We think it can be considerably better if the guided H2 improvement is durable. This is because their long-term model contains:
- Gross margins in the mid to high 50s
- R&D at $1.6-1.7M/Q
- SG&A less than $2M/Q except Q1
- CapEx is really only $500K a year
In order to break even, they need to produce quarterly revenue of $6.7M or more. This has happened before in the previous cyclical top in 2017 and again last year:
But they are now in a better position:
- They are gaining market share
- Secular growth has increased the TAM
- They have a larger installed base leading to higher consumable sales
- They have additional revenue from the SentriX
But this won’t be a crazy profitable company anytime soon and a couple of things have to go right.
Reasons to buy
- Strong market position and secular tailwind from their biggest market, automotive.

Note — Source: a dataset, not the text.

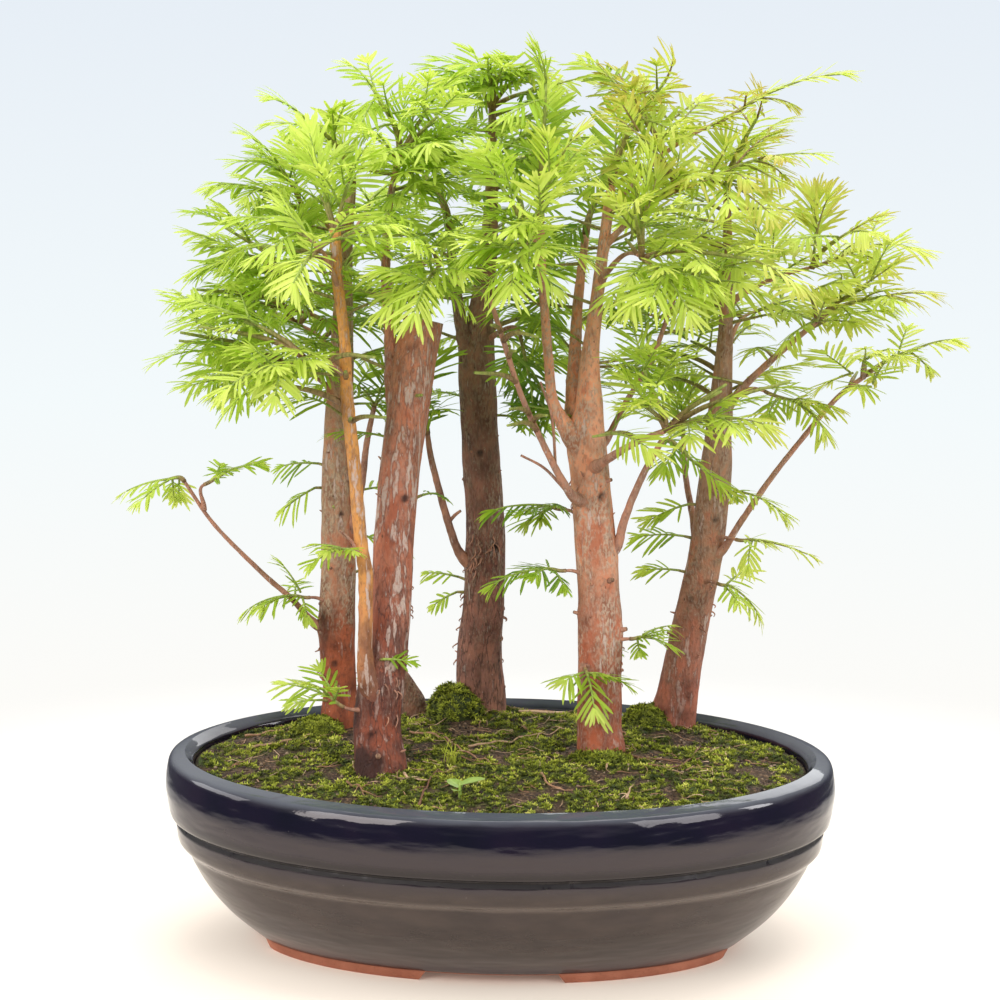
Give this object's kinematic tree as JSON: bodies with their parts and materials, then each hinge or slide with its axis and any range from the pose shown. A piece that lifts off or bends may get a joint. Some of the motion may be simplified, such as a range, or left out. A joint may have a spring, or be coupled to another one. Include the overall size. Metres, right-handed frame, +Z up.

- Ever more chips are going into ever more stuff which creates another secular tailwind for the company.
- A slow shift towards more recurring revenues as their installed base of machines steadily increases the demand for consumables and services.
- The SentriX is a bit of a wild card, uptake has been slower than we expected but it could still become significant.
- The company produces mid to high 50s gross margins.
- Healthy balance sheet, no debt, and over $10M in cash.
On the minus side:
- The company has not been consistently profitable and while we think there will be a gradual improvement on this score, downturns will still be part of the game.
- While easing now, macroeconomic problems could come back.
If the upturn proves durable, we think the shares could come back to $5+, but in this environment, this isn’t guaranteed.